In the film, Watts (beauty) tames King Kong (the beast). In the same way, I believe, by flooding the marketplace, the pages of our papers, the airwaves, the museums, the theaters, the shops, the streets and our minds and language with beauty, we, too, can “tame” the more primitive and self-indulgent urges of the beast of progress and ownership. We can, in fact, turn things around.

Thomas Crowe
Tuckasegee



Some questions for a new year

To the Editor:

Can you picture Jackson County tomorrow, a year from now, five years from now? If your memory of Jackson County goes back 20 years or a lifetime or even is shared with generations of the past, how does that memory fit with your picture of the future? Change is inevitable; progress is not. Are the memories that now have no context in our current landscape sufficient as only memories? Was there something beyond memories worth saving? Is what we are losing, what we have lost worth what we supposedly gain?
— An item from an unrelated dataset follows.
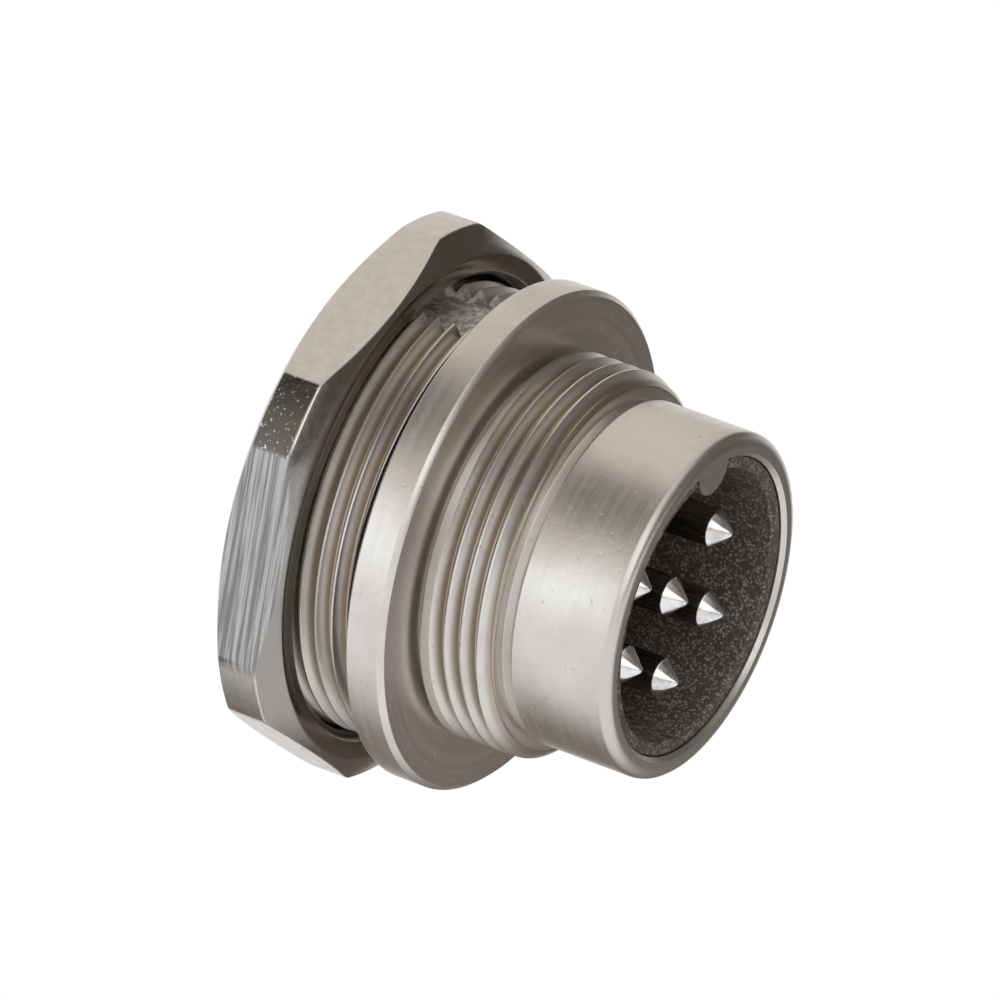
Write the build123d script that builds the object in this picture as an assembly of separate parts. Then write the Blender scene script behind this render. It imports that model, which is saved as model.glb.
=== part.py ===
from build123d import *
from math import cos, radians, sin, tan
import os

# A round panel-mount connector plug: a turned shell with a mating thread in front
# of its flange and a mounting thread behind it, a hexagon nut for the panel, and
# an insulating insert with six pins. All lengths are in millimetres.
#
# The origin is the centre of the flange's rear face, which seats on the panel.
# The mouth points along -Y, the wires leave along +Y and the key is at the top, +Z.
# Angles round the axis start at the key and run towards +X.

# Shell in front of the flange; depths and widths are radial, lengths run along the axis
mating_thread_diameter = 16.0
mating_thread_length = 3.1
mating_thread_chamfer = 0.45
front_relief_depth = 0.55
front_relief_length = 0.3
barrel_step = 0.85
barrel_length = 4.5
barrel_wall = 0.95
neck_depth = 0.2
neck_length = 0.4
neck_chamfer = 0.15
rim_chamfer_width = 0.4
rim_chamfer_length = 0.3

# Flange and the recess behind it for the panel seal
flange_thickness = 1.7
flange_chamfer = 0.2
flange_land = 0.55
seal_recess_depth = 0.55
panel_seal_section = 0.85
panel_seal_clearance = 0.1

# Shell behind the flange
rear_relief_depth = 0.55
rear_relief_length = 0.6
mounting_thread_length = 5.7
mounting_thread_chamfer = 0.45
slot_width = 3.2
slot_depth = 0.75
insert_shoulder_width = 1.4
insert_shoulder_depth = 0.6
chamber_wall = 1.7
chamber_chamfer = 0.25

# Key, a round-nosed rib along the top of the bore
key_height = 1.05
key_nose_radius = 0.95
key_root_fillet = 0.45

# Seals, whose round section is drawn with flats
seal_sides = 6

# Hexagon nut
nut_wall = 1.45
nut_corner_height = 0.85
nut_face_width = 1.17
nut_thickness = 3.0
nut_chamfer_angle = 30.0
nut_countersink = 0.4
nut_thread_clearance = 0.05
nut_gap = 2.75
nut_corner_angle = 7.5

# Contact carrier, the front insulator
insert_clearance = 0.05
carrier_face_depth = 6.1
carrier_flange_thickness = 1.2
skirt_thickness = 0.5
skirt_setback = 0.25
carrier_seal_section = 0.6
carrier_seal_clearance = 0.1

# Contacts
pin_circle_diameter = 7.18
pin_step_angle = 60.0
pin_diameter = 1.6
pin_tip_setback = 0.65
pin_tip_length = 0.75
pin_nose_diameter = 0.2
shank_step = 0.2
collar_width = 0.25
collar_length = 1.6
cup_bore_diameter = 1.3
cup_wall = 0.3
cup_bore_depth = 2.6
cup_scoop_length = 1.1
cup_scoop_drop = 0.25
cup_overhang = 2.2
contact_clearance = 0.05

# Rear insulator and the threaded ring that clamps the insert
rear_insulator_thickness = 3.2
clamp_ring_width = 1.75
clamp_ring_thickness = 1.1
clamp_ring_slot_width = 1.2
clamp_ring_slot_depth = 0.5
boss_length = 1.6
boss_chamfer = 0.3

# Diameters that follow from these sizes
barrel_diameter = mating_thread_diameter - 2 * barrel_step
neck_diameter = barrel_diameter - 2 * neck_depth
front_relief_diameter = mating_thread_diameter - 2 * front_relief_depth
bore_diameter = barrel_diameter - 2 * barrel_wall
chamber_diameter = bore_diameter + 2 * insert_shoulder_width
mounting_thread_diameter = chamber_diameter + 2 * chamber_wall
rear_relief_diameter = mounting_thread_diameter - 2 * rear_relief_depth
panel_seal_diameter = rear_relief_diameter + 2 * panel_seal_clearance + panel_seal_section
seal_recess_diameter = panel_seal_diameter + panel_seal_section + 2 * panel_seal_clearance
flange_diameter = seal_recess_diameter + 2 * flange_land
slot_floor_radius = mounting_thread_diameter / 2 - slot_depth
key_centre_radius = bore_diameter / 2 - key_height + key_nose_radius
nut_hole_diameter = mounting_thread_diameter + 2 * nut_thread_clearance
nut_across_flats = mounting_thread_diameter + 2 * nut_wall
nut_corner_diameter = nut_across_flats + 2 * nut_corner_height
nut_face_diameter = mounting_thread_diameter + 2 * nut_face_width
carrier_diameter = bore_diameter - 2 * insert_clearance
insert_diameter = chamber_diameter - 2 * insert_clearance
carrier_groove_diameter = carrier_diameter + 2 * carrier_seal_section + 4 * carrier_seal_clearance
shank_diameter = pin_diameter + 2 * shank_step
collar_diameter = shank_diameter + 2 * collar_width
cup_diameter = cup_bore_diameter + 2 * cup_wall
clamp_ring_bore = insert_diameter - 2 * clamp_ring_width
boss_diameter = clamp_ring_bore - 2 * insert_clearance

# Stations along the axis that follow from these sizes
flange_front = -flange_thickness
thread_foot = flange_front - front_relief_length
thread_front = thread_foot - mating_thread_length
neck_front = thread_front - neck_length
rim = neck_front - barrel_length
mounting_thread_front = rear_relief_length
shell_rear = mounting_thread_front + mounting_thread_length
shoulder = insert_shoulder_depth
carrier_rear = shoulder + carrier_flange_thickness
carrier_face = rim + carrier_face_depth
insulator_rear = carrier_rear + rear_insulator_thickness
boss_rear = insulator_rear + boss_length
cup_rear = boss_rear + cup_overhang
pin_tip = rim + pin_tip_setback
through = 1.0


def turned(*outline):
    """Turn a closed outline of (radius, station) points round the axis."""
    return revolve(make_face(Polyline(*outline, close=True)), Axis.Y)


def prism(section, front, rear):
    """Run a section, drawn as (X, Z), from the front station to the rear one."""
    return extrude(Plane.XZ.offset(-rear) * section, rear - front)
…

The turning of the new year offers a time for reflection and a time for predictions. Are the predictions for our future hopeful or do they give mournful pause as we reflect on the losses change has imposed?

Our future is brimming with “big” things; Big boxes, big schools, big gates, big ideas.

Big things leave big footprints, and I wonder if in a place and an environment that is so sensitive to big footprints if big things don’t obscure the little things we have lost.

There was a time when you could wave at every car that passed you by, and your greeting was acknowledged and returned. A little thing maybe, but something that is lost, something to be missed.

Can you picture Jackson County tomorrow, a year from now, five years from now? Do the things you hold as dear still have a place in the picture? Is there room for your community, your neighbor, your children?

In our quest for big ideas, will we have outgrown the need to keep a place for things we hold dear?

Change is inevitable. We must accept that, but should we accept the idea that the things we value must be cast aside in the name of change and progress? Should we accept the idea that we are victims of change that we have no control over it? God forbid that we should change so much as to become unrecognizable to the generations past who formed our memories or worse, unrecognizable to ourselves.

“I like to see a man proud of the place in which he lives. I like to see a man live so that his place will be proud of him,” said Abraham Lincoln.

I wonder if the new year offers hope that folks can come to understand what Mr. Lincoln meant.